# START OF Input

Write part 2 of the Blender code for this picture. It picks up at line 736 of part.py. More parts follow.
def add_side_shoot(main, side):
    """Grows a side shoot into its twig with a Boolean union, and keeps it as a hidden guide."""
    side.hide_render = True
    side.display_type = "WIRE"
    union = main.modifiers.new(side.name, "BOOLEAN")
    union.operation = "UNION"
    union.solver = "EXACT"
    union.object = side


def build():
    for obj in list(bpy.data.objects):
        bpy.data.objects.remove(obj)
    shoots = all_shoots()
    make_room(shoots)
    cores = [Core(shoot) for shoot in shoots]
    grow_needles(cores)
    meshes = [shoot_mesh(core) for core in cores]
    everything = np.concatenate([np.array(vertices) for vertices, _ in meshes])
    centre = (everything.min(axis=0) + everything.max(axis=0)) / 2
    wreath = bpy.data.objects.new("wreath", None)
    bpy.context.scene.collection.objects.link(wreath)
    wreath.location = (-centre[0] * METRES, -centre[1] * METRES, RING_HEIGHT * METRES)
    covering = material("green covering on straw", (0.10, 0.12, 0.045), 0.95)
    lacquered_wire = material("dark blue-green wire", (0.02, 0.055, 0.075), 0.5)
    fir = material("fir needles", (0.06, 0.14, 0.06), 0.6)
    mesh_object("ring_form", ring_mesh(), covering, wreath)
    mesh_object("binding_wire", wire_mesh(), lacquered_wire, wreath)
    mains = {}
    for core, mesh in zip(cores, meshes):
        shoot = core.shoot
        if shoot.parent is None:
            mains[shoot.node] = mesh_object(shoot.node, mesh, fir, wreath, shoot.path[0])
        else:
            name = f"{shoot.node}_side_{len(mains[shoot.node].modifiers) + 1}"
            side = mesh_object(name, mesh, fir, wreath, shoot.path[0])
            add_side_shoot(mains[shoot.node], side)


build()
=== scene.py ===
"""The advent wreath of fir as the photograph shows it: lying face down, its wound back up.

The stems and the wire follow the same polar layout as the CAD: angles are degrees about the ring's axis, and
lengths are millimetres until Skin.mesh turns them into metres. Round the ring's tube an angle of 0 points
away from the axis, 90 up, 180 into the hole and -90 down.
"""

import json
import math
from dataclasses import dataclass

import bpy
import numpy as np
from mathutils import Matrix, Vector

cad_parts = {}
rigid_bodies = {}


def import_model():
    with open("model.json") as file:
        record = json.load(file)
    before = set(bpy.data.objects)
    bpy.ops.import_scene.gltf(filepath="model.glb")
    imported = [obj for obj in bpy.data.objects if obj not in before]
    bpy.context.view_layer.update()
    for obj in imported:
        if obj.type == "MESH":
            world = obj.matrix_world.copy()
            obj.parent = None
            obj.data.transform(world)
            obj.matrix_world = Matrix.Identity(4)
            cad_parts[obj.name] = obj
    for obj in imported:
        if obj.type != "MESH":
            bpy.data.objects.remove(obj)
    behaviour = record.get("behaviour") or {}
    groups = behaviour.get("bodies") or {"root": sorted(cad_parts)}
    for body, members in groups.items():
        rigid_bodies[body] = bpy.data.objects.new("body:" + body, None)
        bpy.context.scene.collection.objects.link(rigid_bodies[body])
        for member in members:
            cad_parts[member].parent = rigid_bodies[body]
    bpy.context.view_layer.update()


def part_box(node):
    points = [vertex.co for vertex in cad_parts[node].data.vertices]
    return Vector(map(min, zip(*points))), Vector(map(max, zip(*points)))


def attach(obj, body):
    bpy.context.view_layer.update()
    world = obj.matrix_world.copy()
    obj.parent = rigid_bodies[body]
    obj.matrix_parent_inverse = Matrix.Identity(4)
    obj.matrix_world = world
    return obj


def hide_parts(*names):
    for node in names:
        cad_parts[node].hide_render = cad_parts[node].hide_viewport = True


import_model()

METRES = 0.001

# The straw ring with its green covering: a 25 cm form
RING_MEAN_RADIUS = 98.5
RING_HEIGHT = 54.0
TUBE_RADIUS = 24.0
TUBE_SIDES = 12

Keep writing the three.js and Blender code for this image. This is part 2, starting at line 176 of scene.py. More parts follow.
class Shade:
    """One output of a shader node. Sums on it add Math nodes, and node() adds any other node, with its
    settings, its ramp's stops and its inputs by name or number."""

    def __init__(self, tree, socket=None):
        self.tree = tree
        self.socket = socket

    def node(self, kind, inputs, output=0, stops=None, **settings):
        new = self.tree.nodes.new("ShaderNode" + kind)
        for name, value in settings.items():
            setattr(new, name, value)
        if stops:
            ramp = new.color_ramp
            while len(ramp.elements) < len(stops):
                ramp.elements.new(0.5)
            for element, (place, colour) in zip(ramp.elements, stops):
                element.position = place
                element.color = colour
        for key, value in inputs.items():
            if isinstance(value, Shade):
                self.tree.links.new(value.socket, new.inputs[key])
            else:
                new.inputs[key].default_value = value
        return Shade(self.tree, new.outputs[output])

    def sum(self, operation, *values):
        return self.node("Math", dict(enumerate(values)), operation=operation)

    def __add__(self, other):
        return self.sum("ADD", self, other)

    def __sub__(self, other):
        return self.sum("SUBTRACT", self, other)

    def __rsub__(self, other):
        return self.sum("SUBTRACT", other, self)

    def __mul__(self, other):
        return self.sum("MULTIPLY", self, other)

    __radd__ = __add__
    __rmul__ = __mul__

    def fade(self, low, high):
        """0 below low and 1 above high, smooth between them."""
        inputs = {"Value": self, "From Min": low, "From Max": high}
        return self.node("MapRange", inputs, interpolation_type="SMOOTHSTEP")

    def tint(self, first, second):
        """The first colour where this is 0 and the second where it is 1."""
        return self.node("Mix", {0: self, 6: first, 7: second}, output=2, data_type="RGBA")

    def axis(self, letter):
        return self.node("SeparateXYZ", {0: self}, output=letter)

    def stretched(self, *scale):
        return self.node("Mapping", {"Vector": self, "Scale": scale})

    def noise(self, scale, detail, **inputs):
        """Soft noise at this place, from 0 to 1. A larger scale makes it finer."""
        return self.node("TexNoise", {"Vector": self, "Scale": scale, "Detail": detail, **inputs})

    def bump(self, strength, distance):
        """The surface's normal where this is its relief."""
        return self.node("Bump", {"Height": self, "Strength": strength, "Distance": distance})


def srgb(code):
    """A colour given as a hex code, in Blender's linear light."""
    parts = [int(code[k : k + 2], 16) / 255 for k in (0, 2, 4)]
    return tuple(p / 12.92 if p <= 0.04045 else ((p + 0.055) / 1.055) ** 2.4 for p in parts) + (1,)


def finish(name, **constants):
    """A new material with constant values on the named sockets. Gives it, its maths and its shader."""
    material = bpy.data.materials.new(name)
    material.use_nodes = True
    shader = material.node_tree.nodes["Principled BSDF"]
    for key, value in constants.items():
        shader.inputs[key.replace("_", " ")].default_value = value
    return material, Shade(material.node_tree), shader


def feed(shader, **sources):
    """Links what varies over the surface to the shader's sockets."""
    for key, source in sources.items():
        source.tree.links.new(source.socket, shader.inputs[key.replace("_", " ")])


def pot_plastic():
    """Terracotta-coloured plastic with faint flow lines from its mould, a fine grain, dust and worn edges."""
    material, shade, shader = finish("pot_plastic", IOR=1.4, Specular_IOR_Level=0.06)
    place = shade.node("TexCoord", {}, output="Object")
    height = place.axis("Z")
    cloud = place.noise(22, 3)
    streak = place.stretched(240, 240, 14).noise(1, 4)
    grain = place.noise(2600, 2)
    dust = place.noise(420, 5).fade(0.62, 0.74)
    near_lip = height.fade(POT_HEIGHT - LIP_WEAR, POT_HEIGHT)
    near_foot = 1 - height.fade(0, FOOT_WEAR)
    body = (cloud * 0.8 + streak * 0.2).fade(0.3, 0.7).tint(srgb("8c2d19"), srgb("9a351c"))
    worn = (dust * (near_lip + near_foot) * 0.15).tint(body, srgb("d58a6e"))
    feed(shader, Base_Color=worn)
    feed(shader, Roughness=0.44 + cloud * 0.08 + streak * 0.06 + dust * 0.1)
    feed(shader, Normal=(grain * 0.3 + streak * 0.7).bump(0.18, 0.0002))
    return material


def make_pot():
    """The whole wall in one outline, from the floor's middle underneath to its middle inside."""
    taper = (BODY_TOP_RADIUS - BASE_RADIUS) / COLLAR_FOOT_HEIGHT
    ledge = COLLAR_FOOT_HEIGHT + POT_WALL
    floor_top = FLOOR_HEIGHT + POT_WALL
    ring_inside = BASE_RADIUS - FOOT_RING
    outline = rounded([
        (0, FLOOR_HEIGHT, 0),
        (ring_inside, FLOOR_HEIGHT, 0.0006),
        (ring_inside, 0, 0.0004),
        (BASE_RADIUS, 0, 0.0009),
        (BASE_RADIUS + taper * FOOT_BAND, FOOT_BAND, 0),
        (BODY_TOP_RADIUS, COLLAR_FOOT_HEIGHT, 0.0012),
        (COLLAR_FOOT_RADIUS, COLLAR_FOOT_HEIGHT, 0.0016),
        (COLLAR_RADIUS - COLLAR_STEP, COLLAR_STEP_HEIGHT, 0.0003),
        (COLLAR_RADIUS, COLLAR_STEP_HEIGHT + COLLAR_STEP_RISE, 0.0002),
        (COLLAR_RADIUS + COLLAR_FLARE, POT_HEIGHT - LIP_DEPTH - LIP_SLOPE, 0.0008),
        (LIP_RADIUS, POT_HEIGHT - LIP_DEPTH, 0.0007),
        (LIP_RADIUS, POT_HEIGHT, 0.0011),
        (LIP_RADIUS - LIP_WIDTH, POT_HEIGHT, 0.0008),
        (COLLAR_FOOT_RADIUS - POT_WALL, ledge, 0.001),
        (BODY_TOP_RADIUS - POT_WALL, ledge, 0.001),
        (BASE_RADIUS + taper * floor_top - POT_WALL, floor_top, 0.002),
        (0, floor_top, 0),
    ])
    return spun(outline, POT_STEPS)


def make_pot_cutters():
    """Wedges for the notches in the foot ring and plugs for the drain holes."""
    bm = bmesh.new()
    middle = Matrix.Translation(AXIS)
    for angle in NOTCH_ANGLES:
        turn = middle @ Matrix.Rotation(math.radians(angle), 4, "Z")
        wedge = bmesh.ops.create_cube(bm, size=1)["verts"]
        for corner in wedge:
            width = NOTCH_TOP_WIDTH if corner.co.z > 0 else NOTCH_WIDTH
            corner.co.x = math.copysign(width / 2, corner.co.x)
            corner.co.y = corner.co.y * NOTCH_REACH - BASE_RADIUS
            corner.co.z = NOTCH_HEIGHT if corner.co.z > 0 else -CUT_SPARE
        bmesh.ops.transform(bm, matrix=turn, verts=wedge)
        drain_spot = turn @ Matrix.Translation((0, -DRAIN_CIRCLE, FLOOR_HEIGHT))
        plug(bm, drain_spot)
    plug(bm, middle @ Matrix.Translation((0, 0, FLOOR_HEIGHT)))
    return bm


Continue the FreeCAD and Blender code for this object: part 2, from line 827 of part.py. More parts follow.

# END OF Input

# The exercise:
Copy exactly, and only, the lines from the one containing "ring_mesh(), covering, wreath)" through the one containing "record = json.load(file)".

# Complete response:
    mesh_object("ring_form", ring_mesh(), covering, wreath)
    mesh_object("binding_wire", wire_mesh(), lacquered_wire, wreath)
    mains = {}
    for core, mesh in zip(cores, meshes):
        shoot = core.shoot
        if shoot.parent is None:
            mains[shoot.node] = mesh_object(shoot.node, mesh, fir, wreath, shoot.path[0])
        else:
            name = f"{shoot.node}_side_{len(mains[shoot.node].modifiers) + 1}"
            side = mesh_object(name, mesh, fir, wreath, shoot.path[0])
            add_side_shoot(mains[shoot.node], side)


build()
=== scene.py ===
"""The advent wreath of fir as the photograph shows it: lying face down, its wound back up.

The stems and the wire follow the same polar layout as the CAD: angles are degrees about the ring's axis, and
lengths are millimetres until Skin.mesh turns them into metres. Round the ring's tube an angle of 0 points
away from the axis, 90 up, 180 into the hole and -90 down.
"""

import json
import math
from dataclasses import dataclass

import bpy
import numpy as np
from mathutils import Matrix, Vector

cad_parts = {}
rigid_bodies = {}


def import_model():
    with open("model.json") as file:
        record = json.load(file)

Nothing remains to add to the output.